While I still have trouble imagining any superhero movie ever receiving a Best Picture nomination, I’ve never seen one that deserves it more than The Dark Knight – this movie’s not so different thematically from 2006 Best Picture winner The Departed, which considered similar ethical questions. And those predictions that Heath Ledger will receive a posthumous Best Supporting Actor nomination could well likely prove to be spot on: Ledger really was that creepy, that riveting, that good as the Joker. Ledger’s Joker should wipe all memories of Jack Nicholson’s wacky clown from the cultural consciousness – his Joker now surely must be considered definitive. Ledger even manages to find the humor in this most decidedly unfunny clown.

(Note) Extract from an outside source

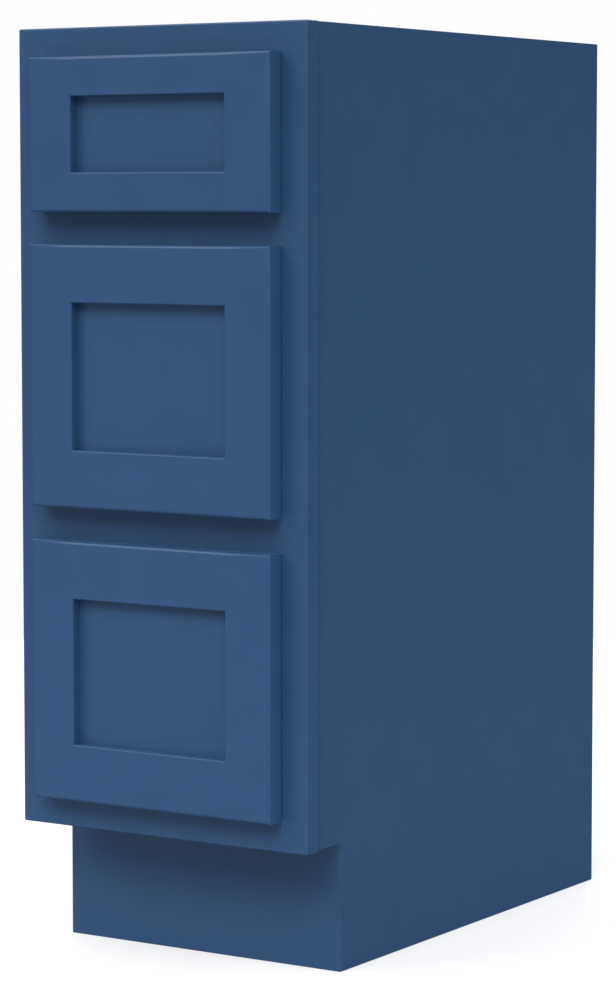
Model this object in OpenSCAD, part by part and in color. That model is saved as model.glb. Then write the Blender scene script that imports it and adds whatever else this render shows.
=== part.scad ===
// Three-drawer bathroom vanity base cabinet with a face frame and recessed-panel drawer fronts.
// Millimetres. +Z up, drawers open towards -Y, origin at the bottom centre of the closed cabinet.
// Every module below is written with y = 0 on the front of the face frame; place() moves it home.

/* [Cabinet] */
// Width across the face frame
cab_w = 304.8; // [290:0.1:460]
// Height from the floor to the top edge
cab_h = 825.5; // [800:0.5:880]
// Depth from the front of the face frame to the wall
cab_d = 533.4; // [525:0.1:610]
// Thickness of the side panels
side_t = 12.7; // [12:0.1:16]
// How far the face frame stands past each side panel
side_reveal = 6.35; // [3:0.05:8]

/* [Toe kick] */
// Height of the toe kick
toe_h = 114.3; // [90:0.1:120]
// Distance from the face frame back to the toe kick
toe_setback = 63.5; // [50:0.5:80]
// Thickness of the finished toe kick skin
toe_skin_t = 6.35; // [5:0.05:10]

/* [Face frame] */
// Width of the face frame stiles and rails
frame_w = 38.1; // [36:0.1:42]
// Thickness of the face frame
frame_t = 19.05; // [18:0.05:20]

/* [Drawer fronts] */
// Height of the top drawer front
top_front_h = 135.5; // [130:0.5:150]
// How far a front laps the frame at each side
front_overlay = 12.7; // [12:0.1:16]
// Thickness of a drawer front
front_t = 19.05; // [18:0.05:20]
// Width of the drawer front stiles
front_stile_w = 46; // [40:0.5:50]
// Width of the rails of the two deep drawer fronts
deep_rail_w = 51; // [40:0.5:56]
// Width of the rails of the top drawer front
top_rail_w = 34.5; // [30:0.5:38]
// Depth of the recessed panel below the front
recess = 9.5; // [6:0.1:10]
// Radius round the front edge of a drawer front
front_round = 3; // [1:0.1:4]

/* [Drawer boxes] */
// Height of the top drawer box
top_box_h = 92; // [80:0.5:95]
// Height of the two deep drawer boxes
deep_box_h = 190; // [150:0.5:192]
// Thickness of the drawer box sides, front and back
box_t = 12.7; // [11:0.1:13]

/* [Slides] */
// Length of the slide members, which is also their travel
slide_len = 450; // [400:1:460]

/* [Hidden] */
DRAWERS = ["top", "middle", "bottom"];
LEVELS = [0:2];
SIDES = [-1, 1];
CARCASS_NODES = [
  "left_side_panel", "right_side_panel", "bottom_panel", "back_panel",
  "top_hanging_rail", "bottom_hanging_rail", "toe_kick_board", "toe_kick_skin",
  "face_left_stile", "face_right_stile", "face_top_rail", "face_upper_mid_rail",
  "face_lower_mid_rail", "face_bottom_rail", "corner_braces", "slide_cleats",
  "cabinet_slide_members", "carcass_screws"
];
DRAWER_NODES = [
  "front_left_stile", "front_right_stile", "front_top_rail", "front_bottom_rail", "front_panel",
  "box_left_side", "box_right_side", "box_front", "box_back", "box_bottom",
  "slide_drawer_members", "slide_middle_members", "front_bumpers", "drawer_screws"
];

paint = [0.22, 0.34, 0.51];
maple = [0.86, 0.74, 0.55];
birch = [0.89, 0.79, 0.62];
zinc = [0.76, 0.77, 0.78];
nylon = [0.93, 0.92, 0.88];
round_fn = 48;
cut = 1; // how far a cutter runs past the face that it cuts

// Places across the cabinet
side_in = cab_w / 2 - side_reveal - side_t;
side_out = cab_w / 2 - side_reveal;
open_x = cab_w / 2 - frame_w;
dado = 6.35;

// Places from front to back
front_gap = 1;
front_y = -front_gap - front_t;
place_y = (front_gap + front_t - cab_d) / 2;
panel_t = 6.35;
hang_t = 12.7;
back_y = cab_d - hang_t - panel_t;
toe_board_t = 12.7;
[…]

His gait, his voice, his manner all contribute to create one of the most engrossing and engaging movie villains in a long, long time. I never before considered myself a fan of Heath Ledger; I am now, and I wish I had more of his work to look forward to.

Most of the other actors have much more grounded, less showy parts to play (of course), but they do so with as much skill and grace as Ledger. Christian Bale one again proves to be an excellent Bruce Wayne; while these movies don’t play up Batman’s supposed role as “World’s Greatest Detective,” we certainly do get a sense that Bale’s Wayne/Batman (much like Robert Downey Jr.’s Tony Stark in Iron Man) thinks about what he’s doing and the weight he’s chosen to carry on his shoulders. Gary Oldman’s James Gordon, one of the only honest cops in Gotham, gets far more screen time than he did in Batman Begins, and Oldman nails Gordon’s solid nobility in the face of chaos and madness. Michael Caine and Morgan Freeman are, well, Michael Caine and Morgan Freeman; neither’s role is large, and more screen time for either would have been welcome. Maggie Gyllenhaal brings sass, charm and intelligence (three qualities which Katie Holmes entirely failed to bring to the same character in Batman Begins) to her Rachel Dawes, the only significant female character in the movie; more screen time for her also would have been a good thing. But The Dark Knight runs two-and-a-half-hours as is, and the movie devotes so much of its energies to dissecting the characters of its three leads that some of the minor characters had to stay pretty minor.

Strangely, Batman himself is almost a supporting character in The Dark Knight – perhaps one reason why the word “Batman” isn’t in the title. There’s even some ambiguity as to whom, exactly, the title of “dark knight” could be referring – Batman or the film’s true protagonist, Gotham District Attorney Harvey Dent. (Yes, Batman is the “dark knight” as countered by Dent’s “white knight,” but Dent ultimately goes to some pretty dark places.) The Dark Knight is Dent’s story, the telling of his evolution from moral crusader in pursuit of justice to agent of chaos in pursuit of fairness, most certainly not the same thing. Eckhart’s Harvey Dent exudes a fire and passion for his crusade, and the distorted reflection in the mirror he holds up to Batman provides the most gripping character exploration ever seen in a summer blockbuster superhero movie[3].

The Dark Knight is dark and disturbing and one of the tensest movies I’ve seen in a long while; it’s also fantastically smart and daring and complex, and it ultimately suggests a fundamental belief in human nature’s capacity for goodness. That dichotomy, as much as anything else in Christoper Nolan’s masterpiece, represents the core appeal of Batman himself, and that appeal is why these characters endure. Nolan has just assured that his vision of them will endure a lot longer.  Grade:  A.


[1] The major exception to that “note-perfect” acting was from the mannequin-like Katie Holmes; her replacement by actual actress Maggie Gyllenhaal was a significant upgrade.

[2] Please note that I have plenty of love for silly spandex heroes, too, but that interpretation has long since proven not to work out so well in movie form (ref. Batman and Robin, 1997).

[3] I don’t mean to damn with faint praise; I do realize that “gripping character exploration” isn’t normally a hallmark of big-budget summer action flicks.